(Rows from a 3D modeling dataset)
┌────────
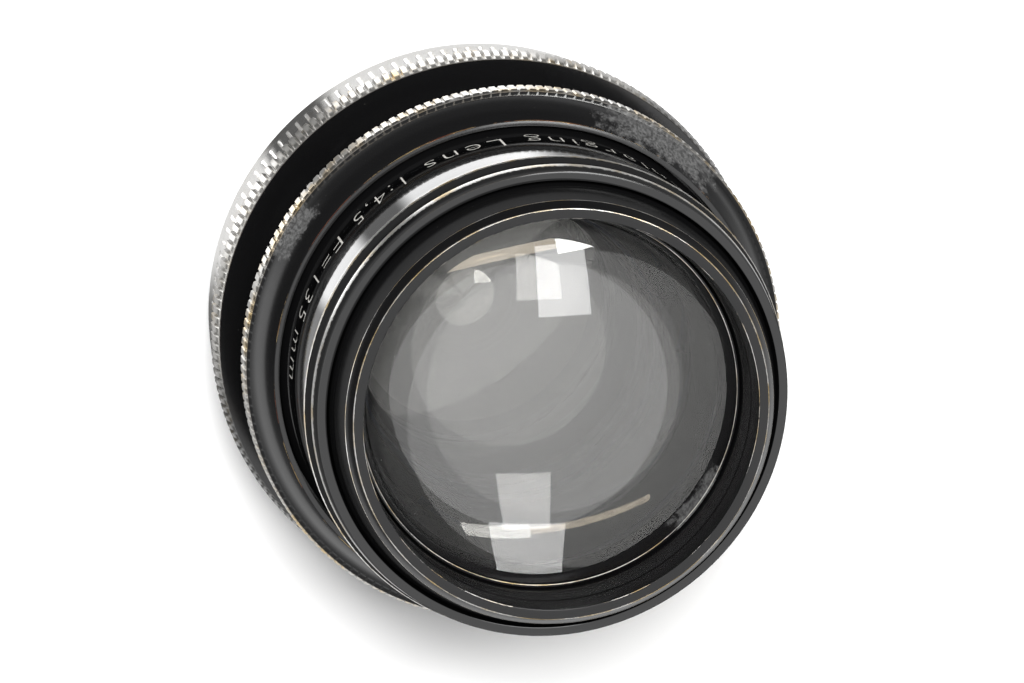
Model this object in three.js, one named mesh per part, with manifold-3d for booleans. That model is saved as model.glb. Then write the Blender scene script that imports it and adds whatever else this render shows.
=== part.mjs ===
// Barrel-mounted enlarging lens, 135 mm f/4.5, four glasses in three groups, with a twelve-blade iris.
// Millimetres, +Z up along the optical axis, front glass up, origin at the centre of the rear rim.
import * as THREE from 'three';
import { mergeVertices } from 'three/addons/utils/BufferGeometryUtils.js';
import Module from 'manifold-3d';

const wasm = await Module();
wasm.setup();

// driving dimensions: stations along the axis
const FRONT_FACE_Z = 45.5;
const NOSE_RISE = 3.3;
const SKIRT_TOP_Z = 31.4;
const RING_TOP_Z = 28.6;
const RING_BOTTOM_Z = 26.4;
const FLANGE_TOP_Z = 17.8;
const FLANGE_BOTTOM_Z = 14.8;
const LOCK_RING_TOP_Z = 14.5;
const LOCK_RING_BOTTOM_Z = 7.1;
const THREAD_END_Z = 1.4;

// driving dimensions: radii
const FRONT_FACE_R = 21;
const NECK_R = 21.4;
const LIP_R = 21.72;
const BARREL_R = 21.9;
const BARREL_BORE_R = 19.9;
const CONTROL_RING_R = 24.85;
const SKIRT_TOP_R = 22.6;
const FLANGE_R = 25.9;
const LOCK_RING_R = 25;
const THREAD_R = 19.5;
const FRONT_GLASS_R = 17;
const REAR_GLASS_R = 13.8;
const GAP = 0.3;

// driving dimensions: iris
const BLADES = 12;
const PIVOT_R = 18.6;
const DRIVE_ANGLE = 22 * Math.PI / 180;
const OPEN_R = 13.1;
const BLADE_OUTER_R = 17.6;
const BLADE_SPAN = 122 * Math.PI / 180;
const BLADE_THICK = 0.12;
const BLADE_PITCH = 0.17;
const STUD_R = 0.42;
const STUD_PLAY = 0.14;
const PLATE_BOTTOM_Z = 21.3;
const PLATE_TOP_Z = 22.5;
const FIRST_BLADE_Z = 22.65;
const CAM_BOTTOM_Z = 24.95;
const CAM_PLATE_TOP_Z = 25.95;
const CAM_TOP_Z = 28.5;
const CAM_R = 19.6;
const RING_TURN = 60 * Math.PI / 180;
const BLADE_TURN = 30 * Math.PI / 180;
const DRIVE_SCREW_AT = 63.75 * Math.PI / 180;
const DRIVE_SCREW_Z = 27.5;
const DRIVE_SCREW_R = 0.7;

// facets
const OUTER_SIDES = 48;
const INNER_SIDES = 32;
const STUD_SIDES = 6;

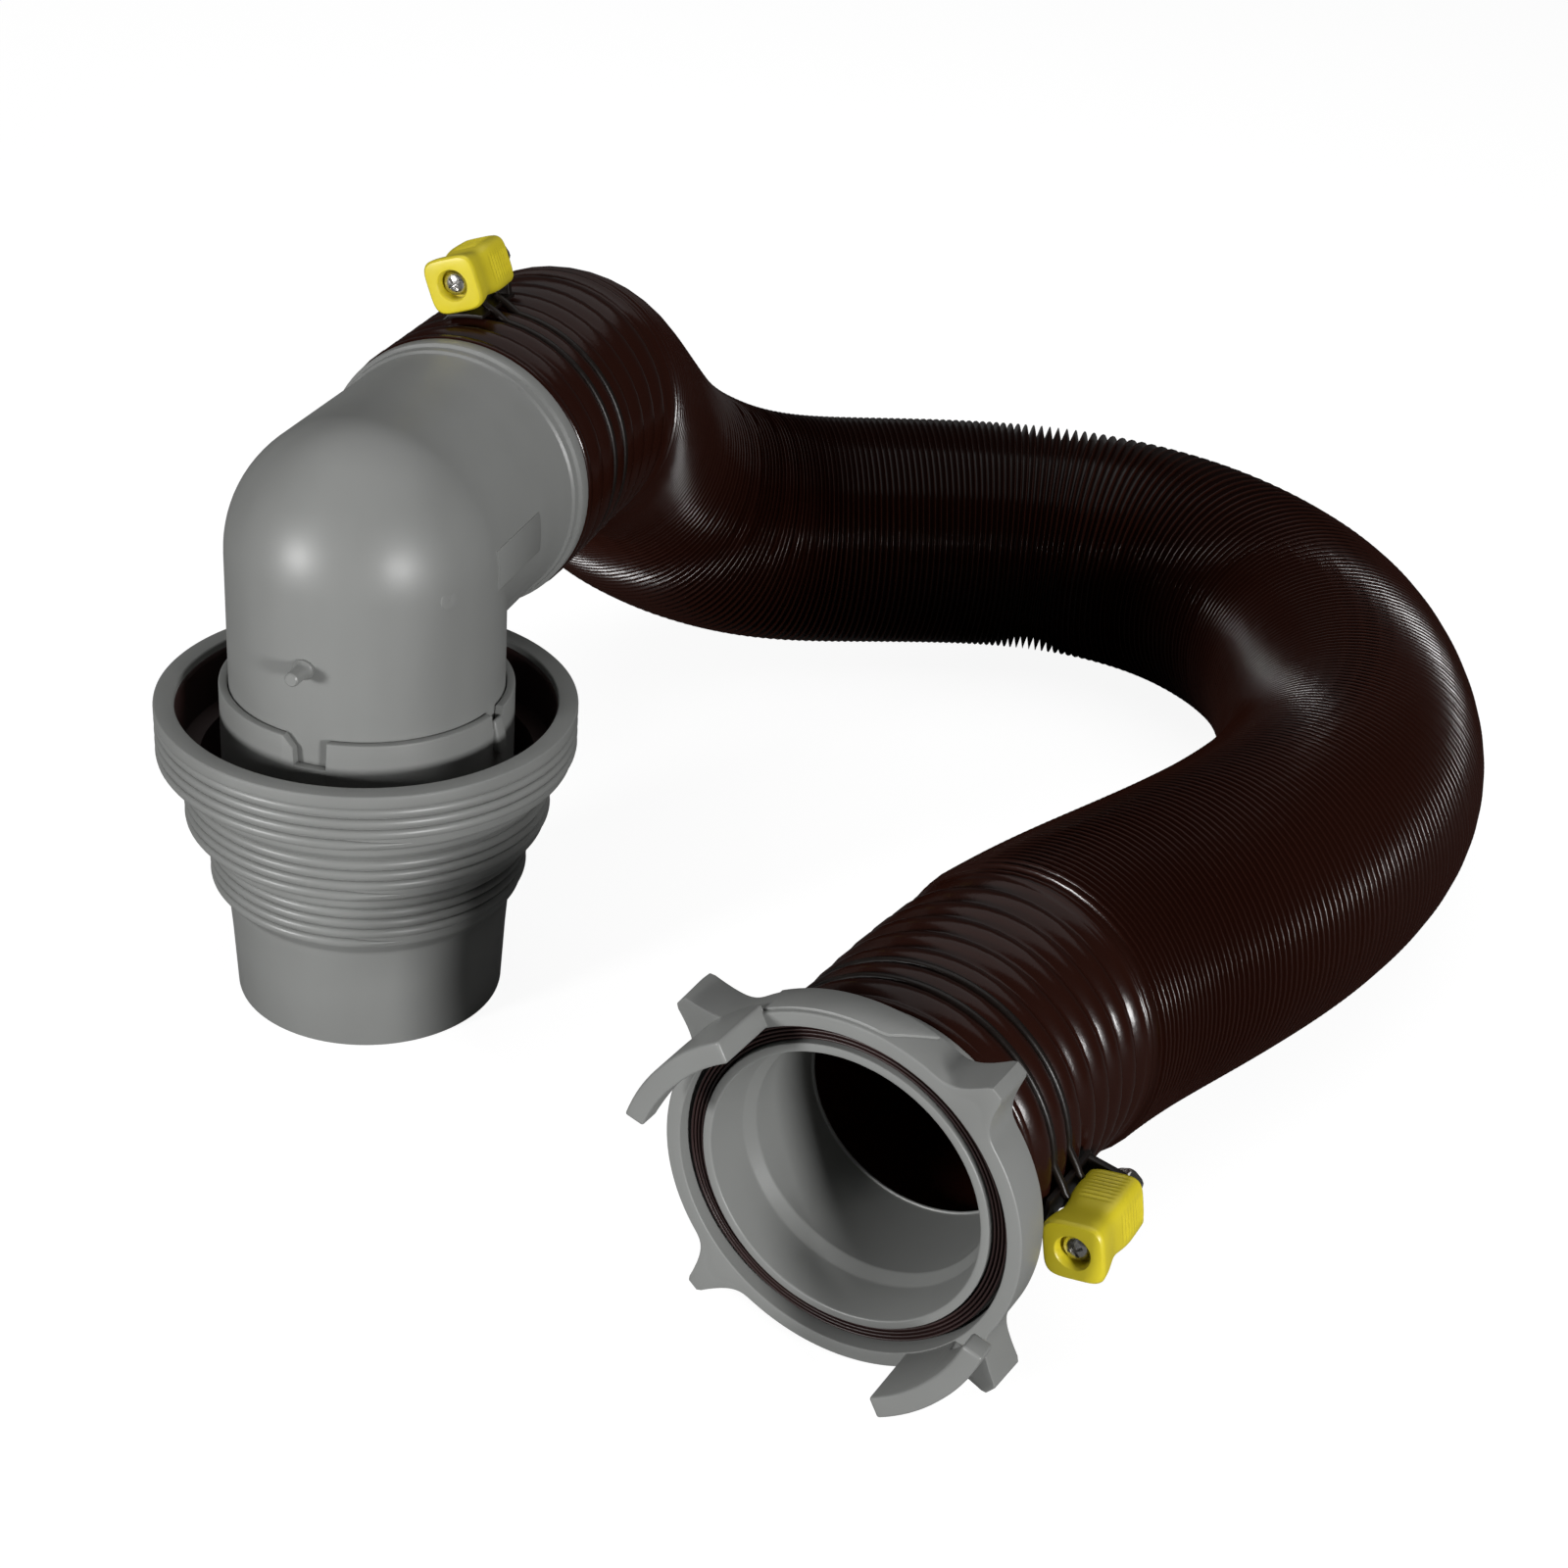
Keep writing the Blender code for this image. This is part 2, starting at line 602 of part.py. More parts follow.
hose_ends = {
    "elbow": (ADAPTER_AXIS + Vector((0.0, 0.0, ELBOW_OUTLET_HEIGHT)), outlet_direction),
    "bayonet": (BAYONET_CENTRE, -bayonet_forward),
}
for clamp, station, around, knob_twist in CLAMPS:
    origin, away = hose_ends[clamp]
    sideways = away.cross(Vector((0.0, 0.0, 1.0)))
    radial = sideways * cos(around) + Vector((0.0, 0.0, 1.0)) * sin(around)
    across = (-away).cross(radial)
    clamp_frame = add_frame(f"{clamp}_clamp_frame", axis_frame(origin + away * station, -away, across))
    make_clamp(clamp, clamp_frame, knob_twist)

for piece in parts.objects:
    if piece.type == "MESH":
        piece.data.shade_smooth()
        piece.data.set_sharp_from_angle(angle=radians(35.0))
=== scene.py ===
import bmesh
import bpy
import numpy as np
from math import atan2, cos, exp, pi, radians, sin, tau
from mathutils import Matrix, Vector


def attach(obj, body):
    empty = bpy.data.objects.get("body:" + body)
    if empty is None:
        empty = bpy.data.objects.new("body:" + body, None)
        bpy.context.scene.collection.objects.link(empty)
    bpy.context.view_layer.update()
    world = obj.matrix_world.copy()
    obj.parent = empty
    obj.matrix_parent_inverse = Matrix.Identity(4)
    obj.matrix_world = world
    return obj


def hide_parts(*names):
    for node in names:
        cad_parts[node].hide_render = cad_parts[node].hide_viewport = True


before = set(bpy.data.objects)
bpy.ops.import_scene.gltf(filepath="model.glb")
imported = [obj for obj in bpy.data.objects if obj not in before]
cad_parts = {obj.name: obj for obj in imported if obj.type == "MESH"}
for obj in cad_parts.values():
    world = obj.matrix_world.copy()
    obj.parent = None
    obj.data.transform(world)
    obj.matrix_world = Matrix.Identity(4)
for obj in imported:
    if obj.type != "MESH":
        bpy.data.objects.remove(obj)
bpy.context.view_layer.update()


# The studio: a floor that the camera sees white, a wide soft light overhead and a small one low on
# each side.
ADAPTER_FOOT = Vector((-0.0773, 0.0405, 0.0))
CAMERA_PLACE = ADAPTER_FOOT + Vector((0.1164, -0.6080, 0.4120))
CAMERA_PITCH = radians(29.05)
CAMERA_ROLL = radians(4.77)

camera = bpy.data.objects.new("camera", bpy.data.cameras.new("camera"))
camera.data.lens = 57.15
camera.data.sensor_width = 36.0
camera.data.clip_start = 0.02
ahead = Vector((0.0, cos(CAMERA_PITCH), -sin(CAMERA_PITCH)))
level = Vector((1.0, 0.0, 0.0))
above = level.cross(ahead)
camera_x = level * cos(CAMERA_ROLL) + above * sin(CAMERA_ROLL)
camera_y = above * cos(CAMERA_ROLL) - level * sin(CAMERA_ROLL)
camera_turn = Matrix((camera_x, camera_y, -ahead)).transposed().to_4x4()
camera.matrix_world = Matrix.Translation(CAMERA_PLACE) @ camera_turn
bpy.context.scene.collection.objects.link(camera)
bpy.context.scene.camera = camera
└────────
• [Exercise task]:
Above are some records; extract every one of them exactly.

• [Answer]:
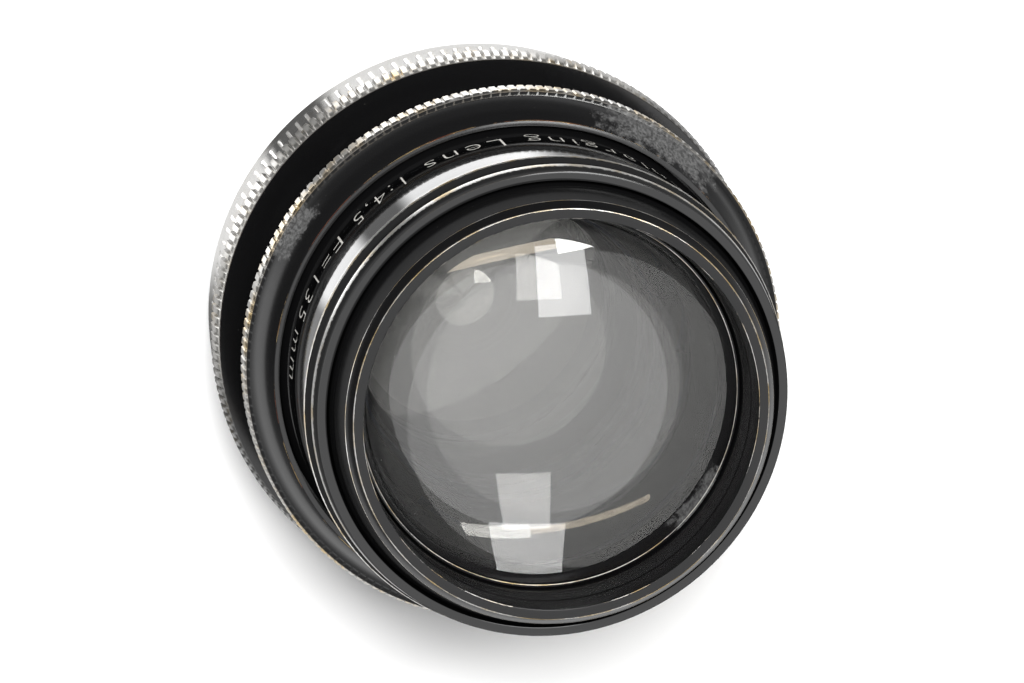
Model this object in three.js, one named mesh per part, with manifold-3d for booleans. That model is saved as model.glb. Then write the Blender scene script that imports it and adds whatever else this render shows.
=== part.mjs ===
// Barrel-mounted enlarging lens, 135 mm f/4.5, four glasses in three groups, with a twelve-blade iris.
// Millimetres, +Z up along the optical axis, front glass up, origin at the centre of the rear rim.
import * as THREE from 'three';
import { mergeVertices } from 'three/addons/utils/BufferGeometryUtils.js';
import Module from 'manifold-3d';

const wasm = await Module();
wasm.setup();

// driving dimensions: stations along the axis
const FRONT_FACE_Z = 45.5;
const NOSE_RISE = 3.3;
const SKIRT_TOP_Z = 31.4;
const RING_TOP_Z = 28.6;
const RING_BOTTOM_Z = 26.4;
const FLANGE_TOP_Z = 17.8;
const FLANGE_BOTTOM_Z = 14.8;
const LOCK_RING_TOP_Z = 14.5;
const LOCK_RING_BOTTOM_Z = 7.1;
const THREAD_END_Z = 1.4;

// driving dimensions: radii
const FRONT_FACE_R = 21;
const NECK_R = 21.4;
const LIP_R = 21.72;
const BARREL_R = 21.9;
const BARREL_BORE_R = 19.9;
const CONTROL_RING_R = 24.85;
const SKIRT_TOP_R = 22.6;
const FLANGE_R = 25.9;
const LOCK_RING_R = 25;
const THREAD_R = 19.5;
const FRONT_GLASS_R = 17;
const REAR_GLASS_R = 13.8;
const GAP = 0.3;

// driving dimensions: iris
const BLADES = 12;
const PIVOT_R = 18.6;
const DRIVE_ANGLE = 22 * Math.PI / 180;
const OPEN_R = 13.1;
const BLADE_OUTER_R = 17.6;
const BLADE_SPAN = 122 * Math.PI / 180;
const BLADE_THICK = 0.12;
const BLADE_PITCH = 0.17;
const STUD_R = 0.42;
const STUD_PLAY = 0.14;
const PLATE_BOTTOM_Z = 21.3;
const PLATE_TOP_Z = 22.5;
const FIRST_BLADE_Z = 22.65;
const CAM_BOTTOM_Z = 24.95;
const CAM_PLATE_TOP_Z = 25.95;
const CAM_TOP_Z = 28.5;
const CAM_R = 19.6;
const RING_TURN = 60 * Math.PI / 180;
const BLADE_TURN = 30 * Math.PI / 180;
const DRIVE_SCREW_AT = 63.75 * Math.PI / 180;
const DRIVE_SCREW_Z = 27.5;
const DRIVE_SCREW_R = 0.7;

// facets
const OUTER_SIDES = 48;
const INNER_SIDES = 32;
const STUD_SIDES = 6;

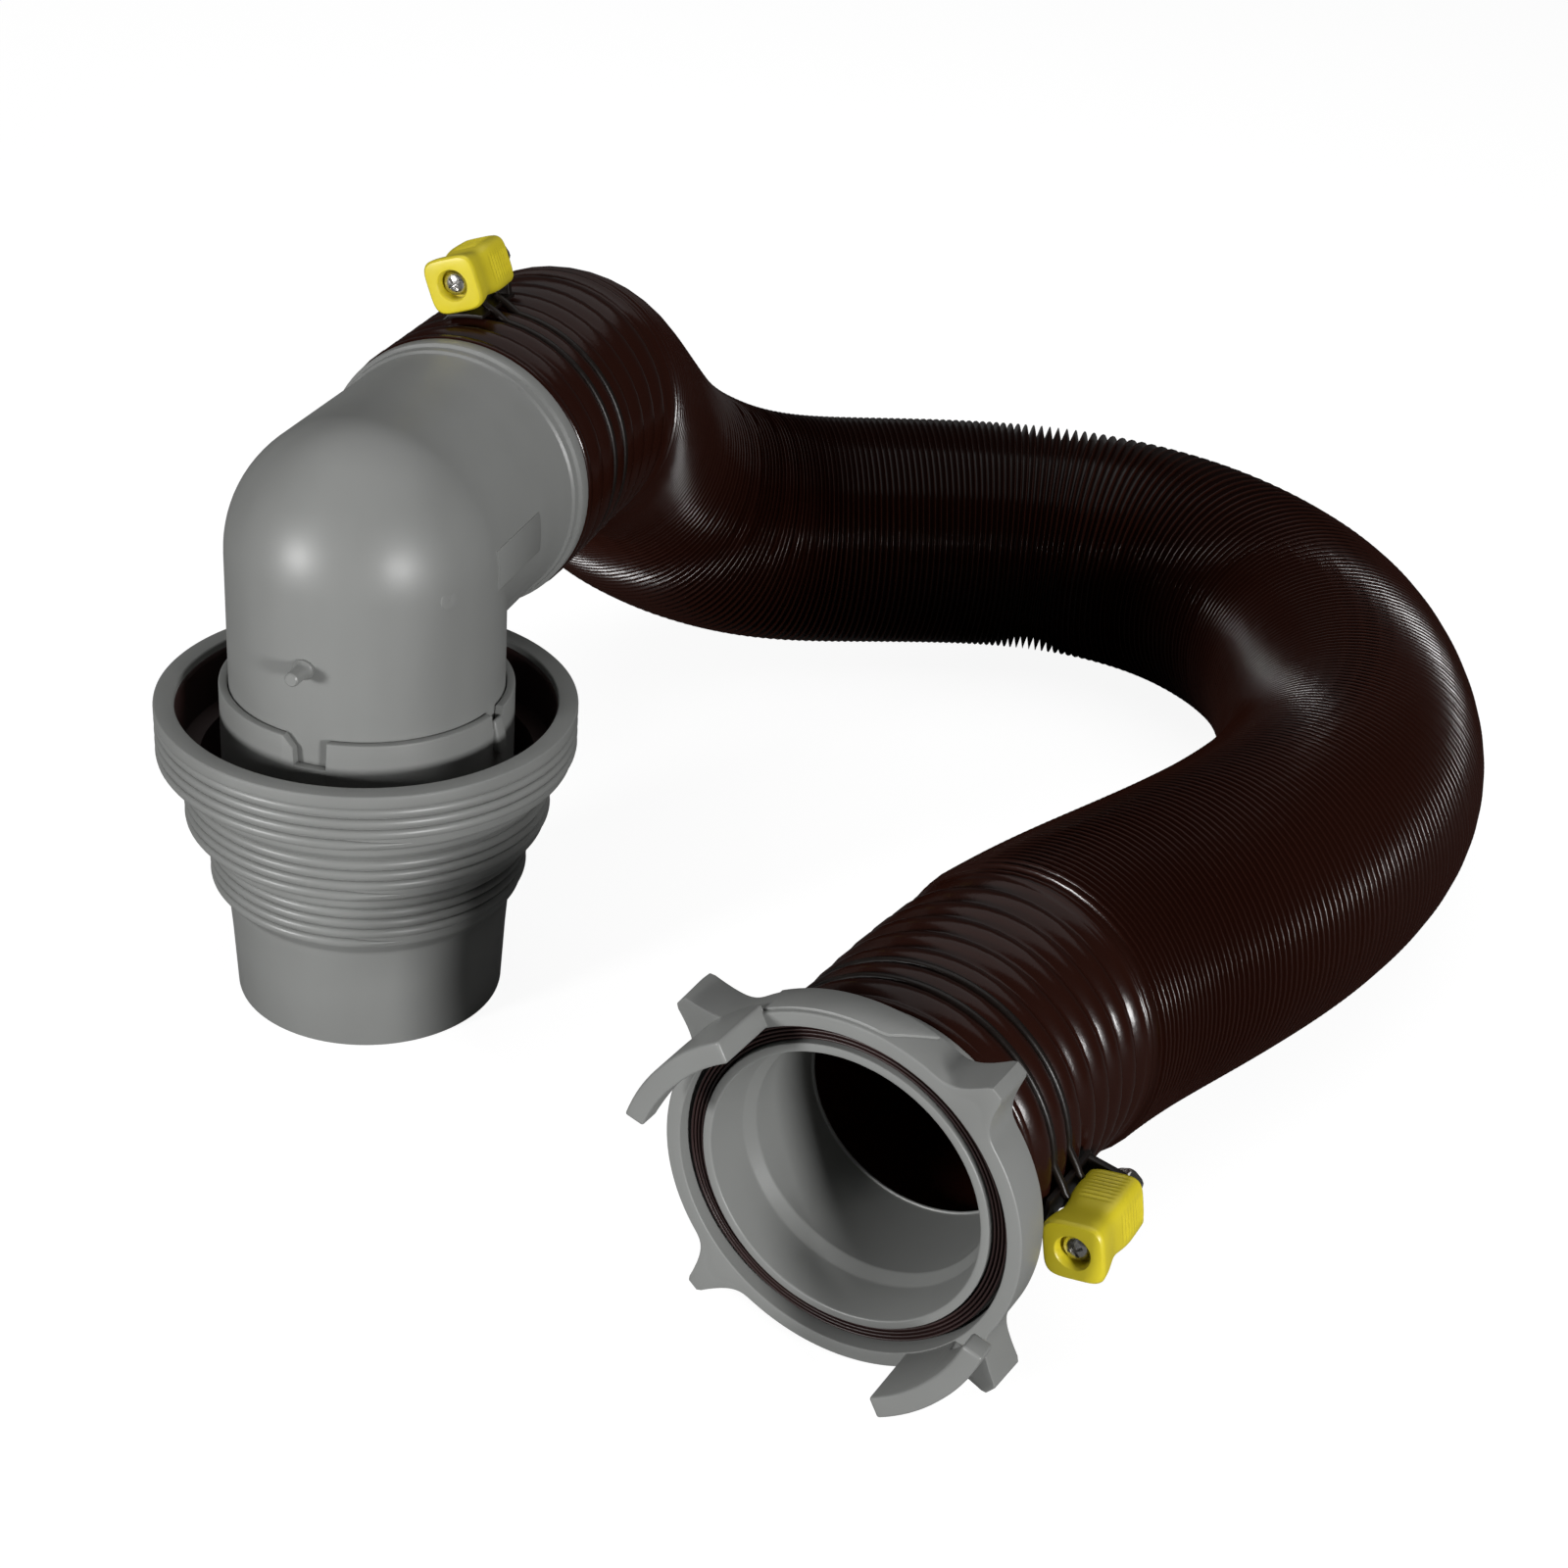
Keep writing the Blender code for this image. This is part 2, starting at line 602 of part.py. More parts follow.
hose_ends = {
    "elbow": (ADAPTER_AXIS + Vector((0.0, 0.0, ELBOW_OUTLET_HEIGHT)), outlet_direction),
    "bayonet": (BAYONET_CENTRE, -bayonet_forward),
}
for clamp, station, around, knob_twist in CLAMPS:
    origin, away = hose_ends[clamp]
    sideways = away.cross(Vector((0.0, 0.0, 1.0)))
    radial = sideways * cos(around) + Vector((0.0, 0.0, 1.0)) * sin(around)
    across = (-away).cross(radial)
    clamp_frame = add_frame(f"{clamp}_clamp_frame", axis_frame(origin + away * station, -away, across))
    make_clamp(clamp, clamp_frame, knob_twist)

for piece in parts.objects:
    if piece.type == "MESH":
        piece.data.shade_smooth()
        piece.data.set_sharp_from_angle(angle=radians(35.0))
=== scene.py ===
import bmesh
import bpy
import numpy as np
from math import atan2, cos, exp, pi, radians, sin, tau
from mathutils import Matrix, Vector


def attach(obj, body):
    empty = bpy.data.objects.get("body:" + body)
    if empty is None:
        empty = bpy.data.objects.new("body:" + body, None)
        bpy.context.scene.collection.objects.link(empty)
    bpy.context.view_layer.update()
    world = obj.matrix_world.copy()
    obj.parent = empty
    obj.matrix_parent_inverse = Matrix.Identity(4)
    obj.matrix_world = world
    return obj


def hide_parts(*names):
    for node in names:
        cad_parts[node].hide_render = cad_parts[node].hide_viewport = True


before = set(bpy.data.objects)
bpy.ops.import_scene.gltf(filepath="model.glb")
imported = [obj for obj in bpy.data.objects if obj not in before]
cad_parts = {obj.name: obj for obj in imported if obj.type == "MESH"}
for obj in cad_parts.values():
    world = obj.matrix_world.copy()
    obj.parent = None
    obj.data.transform(world)
    obj.matrix_world = Matrix.Identity(4)
for obj in imported:
    if obj.type != "MESH":
        bpy.data.objects.remove(obj)
bpy.context.view_layer.update()


# The studio: a floor that the camera sees white, a wide soft light overhead and a small one low on
# each side.
ADAPTER_FOOT = Vector((-0.0773, 0.0405, 0.0))
CAMERA_PLACE = ADAPTER_FOOT + Vector((0.1164, -0.6080, 0.4120))
CAMERA_PITCH = radians(29.05)
CAMERA_ROLL = radians(4.77)

camera = bpy.data.objects.new("camera", bpy.data.cameras.new("camera"))
camera.data.lens = 57.15
camera.data.sensor_width = 36.0
camera.data.clip_start = 0.02
ahead = Vector((0.0, cos(CAMERA_PITCH), -sin(CAMERA_PITCH)))
level = Vector((1.0, 0.0, 0.0))
above = level.cross(ahead)
camera_x = level * cos(CAMERA_ROLL) + above * sin(CAMERA_ROLL)
camera_y = above * cos(CAMERA_ROLL) - level * sin(CAMERA_ROLL)
camera_turn = Matrix((camera_x, camera_y, -ahead)).transposed().to_4x4()
camera.matrix_world = Matrix.Translation(CAMERA_PLACE) @ camera_turn
bpy.context.scene.collection.objects.link(camera)
bpy.context.scene.camera = camera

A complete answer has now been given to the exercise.